* BEGIN Data shown *
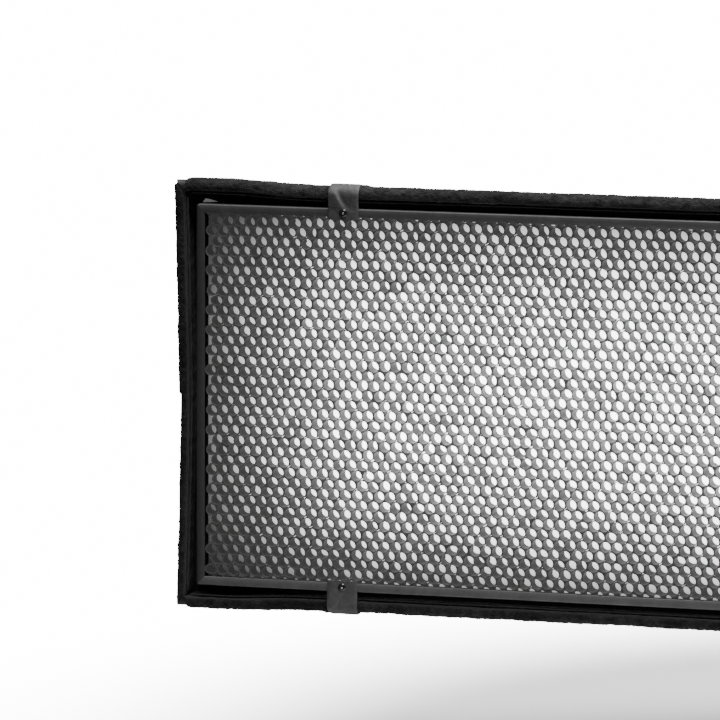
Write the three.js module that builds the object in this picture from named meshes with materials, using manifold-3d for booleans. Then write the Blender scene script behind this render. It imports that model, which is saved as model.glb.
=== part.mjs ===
// Strip softbox with a rigid honeycomb grid, as a scene graph of separate pieces.
//
// Frame: millimetres, +Z up, front facing -Y, the long side along X. The origin is the centre of the
// rear face of the mount insert, where a flash head holds the softbox.
// The pieces fall into five groups:
//   mount   - the insert that the flash head grips, with its retaining ring and screws
//   shell   - speed ring, poles, fabric panels, front lip, loop strips, screen and inner baffle
//   knobs   - two thumb screws that clamp the speed ring on the insert
//   grid    - the rigid frame, its honeycomb core and the riveted feet of the tabs
//   flaps   - the tab ends that fold over the lip and grip its loop strip
import * as THREE from "three";
import { mergeVertices } from "three/addons/utils/BufferGeometryUtils.js";
import Module from "manifold-3d";

const wasm = await Module();
wasm.setup();

// ---- Driving dimensions -------------------------------------------------------------------------

const GAP = 0.4; // clearance left between pieces that touch
const FRONT_WIDTH = 1400;
const FRONT_HEIGHT = 350;
const LIP_FRONT = -480; // Y of the foremost line of the lip
const SHELL_FRONT = -440; // Y where the panels meet the lip
const SHELL_REAR = -19.5; // Y of the panels' rear edge

const CELL_PITCH = 9.525; // one honeycomb tube
const CORE_DEPTH = 15;
const COARSE = 8; // the core's lattice here is this many times coarser than the real tubes
const COARSE_WALL = 3; // gives the coarse lattice the solid share of the thin tubes

const LIP_TO_RAIL = 17; // from the lip's outer face to the grid frame's outer face
const RAIL_FLANGE = 7.2;
const RAIL_WALL = 1.5;
const RAIL_DEPTH = CORE_DEPTH + 2 * (RAIL_WALL + GAP);
const RAIL_REAR_FLANGE = 5;

const TAB_WIDTH = 25.4;
const TAB_THICK = 1.6;
const TAB_X = [-557.5, 0, 557.5];
const TAB_BELOW_RAIL = 2; // how far the tab's foot reaches past the flange
const TAB_BACK = 25; // how far back a flap reaches over the lip

const RING_OUTER = 95;
const RING_BORE = 78;
const RING_REAR = -5;
const RING_FRONT = -19;
const RING_SIDES = 40;

const POLE_RADIUS = 3.175;
const KNOB_Y = -10.8;

const COLOURS = {
  black_fabric: [0x141414, 0.9, 0],
  loop_pile: [0x1a1a1a, 1, 0],
  white_fabric: [0xf2f2f0, 0.8, 0],
  grey_strap: [0x4a4a4a, 0.6, 0],
  frame_paint: [0x2c2c2c, 0.5, 0.2],
  core_plastic: [0x1c1c1c, 0.4, 0],
  rivet_metal: [0x101010, 0.3, 0.6],
  ring_metal: [0x202022, 0.4, 0.8],
  insert_metal: [0xb8b8ba, 0.35, 0.9],
  pole_metal: [0xc4c4c6, 0.35, 0.9],
  rubber: [0x101010, 0.9, 0],
  knob_plastic: [0x0e0e0e, 0.5, 0],
};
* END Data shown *
▸ **Challenge**
Filter for "manifold". Return all lines that hold it.

▸ **Response below**
Write the three.js module that builds the object in this picture from named meshes with materials, using manifold-3d for booleans. Then write the Blender scene script behind this render. It imports that model, which is saved as model.glb.
import Module from "manifold-3d";